As autonomous systems become ubiquitous, assurance that their designers have considered all of the relevant "edge-cases" is evermore important. A number of global projects seek to address rigorous generation of such scenarios for testing and certification. We would like to extend their efforts and propose deriving concrete driving scenarios (for testing autonomous systems) from higher-level "digital twin" models representing the physical world. When encoded as infinite state machines, these models become much more expressive and "natural" for encoding than individual scenarios. Furthermore, they are susceptible to formal verification and reasoning, empowering the designers to tackle even the most complex domains.
Test Scenario Generation
The current industry efforts focus on creating/operating on scenarios directly and then ‘running’ them in simulation environments.
There are a number of recognized problems with this approach:
Coverage metrics: given a collection of ‘hand-written’ scenarios, there’s no methodology for reasoning about their coverage.
Mapping: how to map actual driving data back into a particular driving scenario. A particular ‘run’ of a scenario may exhibit non-deterministic behavior, making such mapping especially difficult.
Scalability: there are potentially many unique driving scenarios and encoding them ‘by hand’ does not scale.
“Lifting” Test Scenario Generation
We propose instead to focus on encoding ‘digital twin’ models and then use them to derive scenarios via state-space region decomposition.
There are multiple advantages to this approach:
It’s much more natural to encode such models and reason about their completeness.

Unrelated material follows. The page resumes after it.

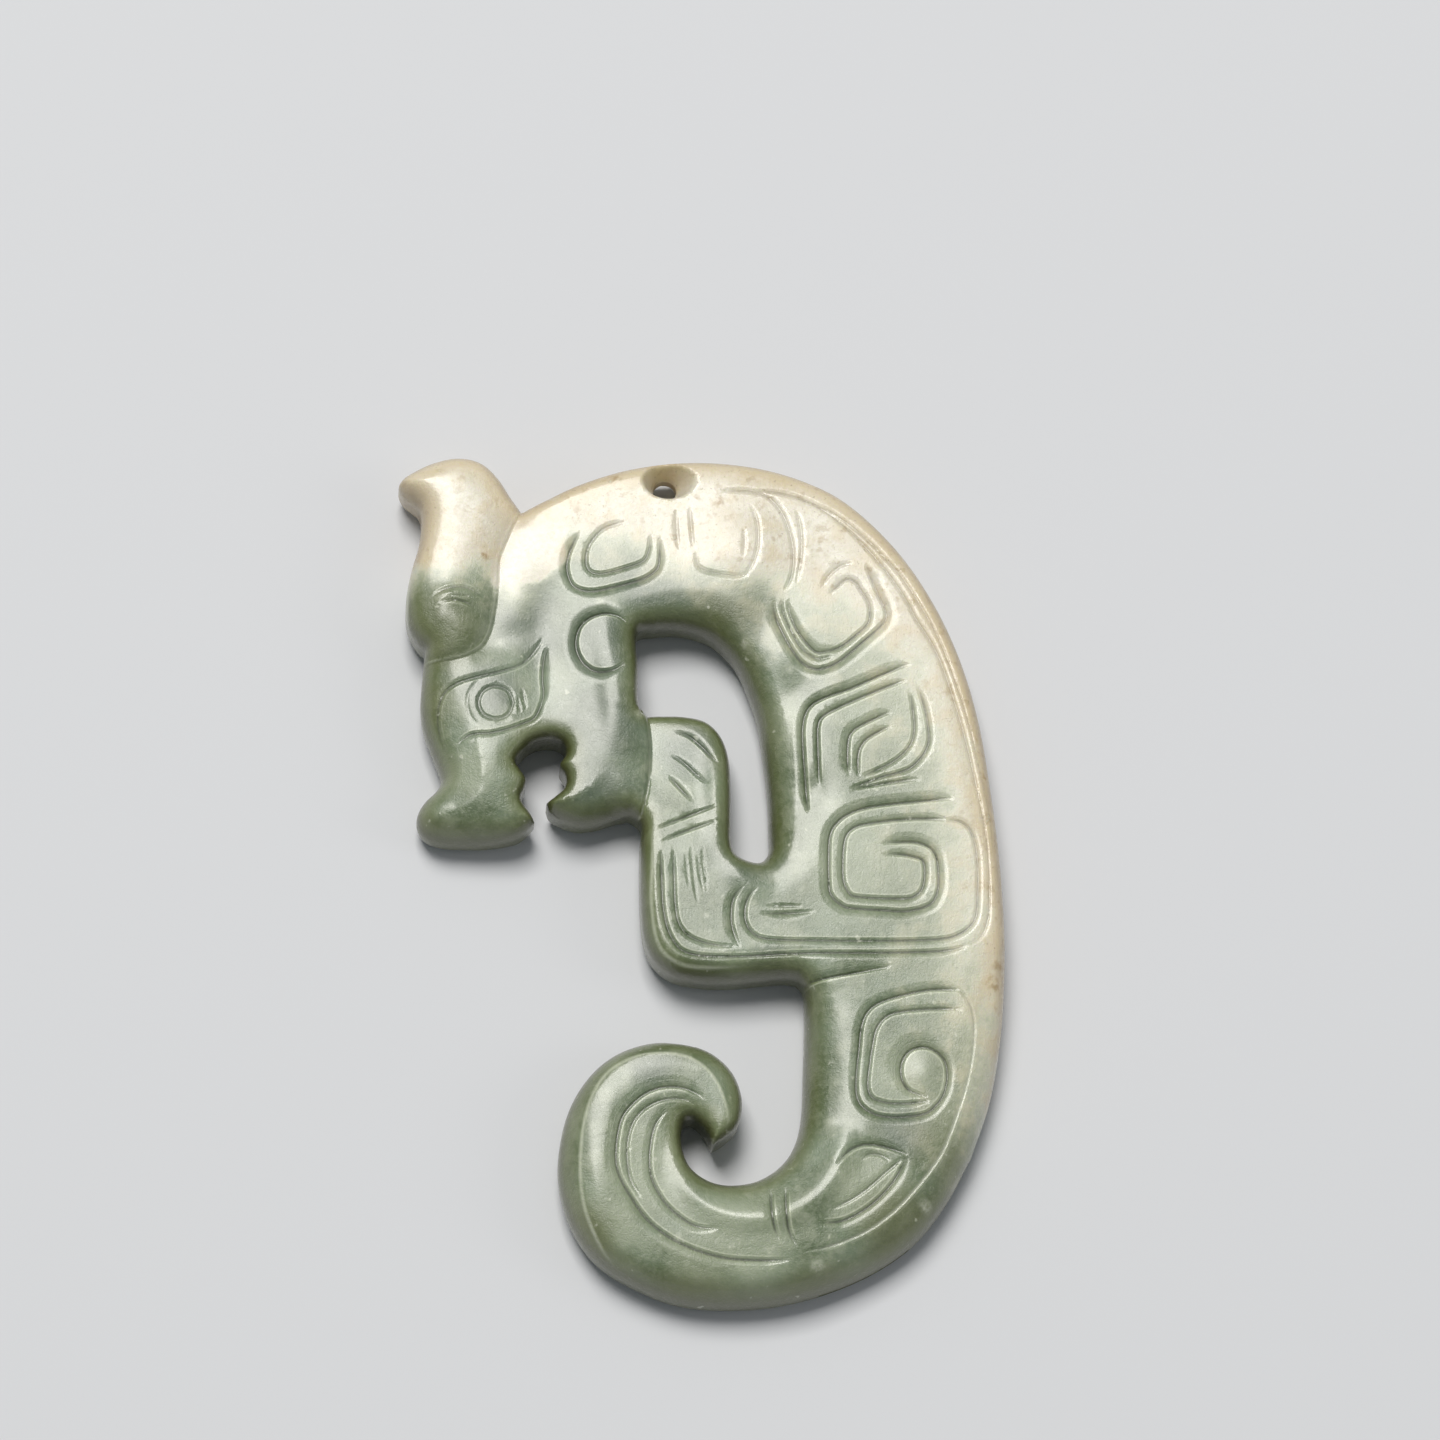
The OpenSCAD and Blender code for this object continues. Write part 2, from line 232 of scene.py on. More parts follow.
# The steps of the face: the horn's border, drawn in millimetres, and the jaw's edge, in pixels
horn_border = [
    (-17.2, 18.0), (-18.0, 16.5), (-18.6, 15.0), (-19.2, 13.3), (-19.3, 11.0), (-19.5, 9.0),
    (-19.9, 6.9), (-20.6, 5.5), (-21.8, 4.7), (-23.4, 4.3), (-25.6, 4.2), (-30.0, 4.2)]
jaw_line = [(646.5, 705), (650.5, 730), (651.5, 751), (649.5, 785), (645, 803), (641, 815)]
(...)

Each model may be decomposed into a finite number of symbolic ‘edge cases’ or ‘regions’ of its state-space.
Scenarios may be synthesized from such regions and vice versa, given vehicle driving data, we can map it into a particular region of the model state-space.
Modeling “Digital Twins” As Infinite State Machines
Infinite state machines are the natural method for encoding ‘digital twin’ models representing particular driving geographies and the associated physical representations.
As with any formal model of a physical phenomenon, there are various degrees of representing ‘reality’.
Imandra’s Region Decomposition
Region Decomposition is a feature of Imandra inspired by Cylindrical Algebraic Decomposition (CAD) but lifted for algorithms at large. With Region Decomposition, Imandra is able to take a function (or a model) written in “pure” subset of OCaml (or ReasonML) and describe its behavior with a finite number of regions of its state-space.
Each such region of the state-space contains:
● A set of symbolic constraints on the inputs
● A symbolic invariant describing expected output
Imandra can further synthesize concrete inputs into the model satisfying a particular region - these instances will then be printed as driving scenario descriptions (e.g. CARLA’s Python Strategy Interface).
State-space Regions of “Digital Twin” Models
Given a “digital twin” state machine encoding a particular geography (with physics, etc.), each region of its state-space represents a distinct symbolic driving scenario.
Generating Test Cases
Imandra is a cloud-native automated reasoning engine allowing you to:
• Encode ‘digital twin’ models using OCaml or ReasonML
• Decompose their state-spaces to create quantitative coverage metrics (symbolic driving scenarios)
• Synthesize and print (in whatever format is best suited for your simulation environment) concrete driving scenarios
Quantifying Testing Coverage
You can actually map the driving data into regions to understand what subset of the state-space has been covered.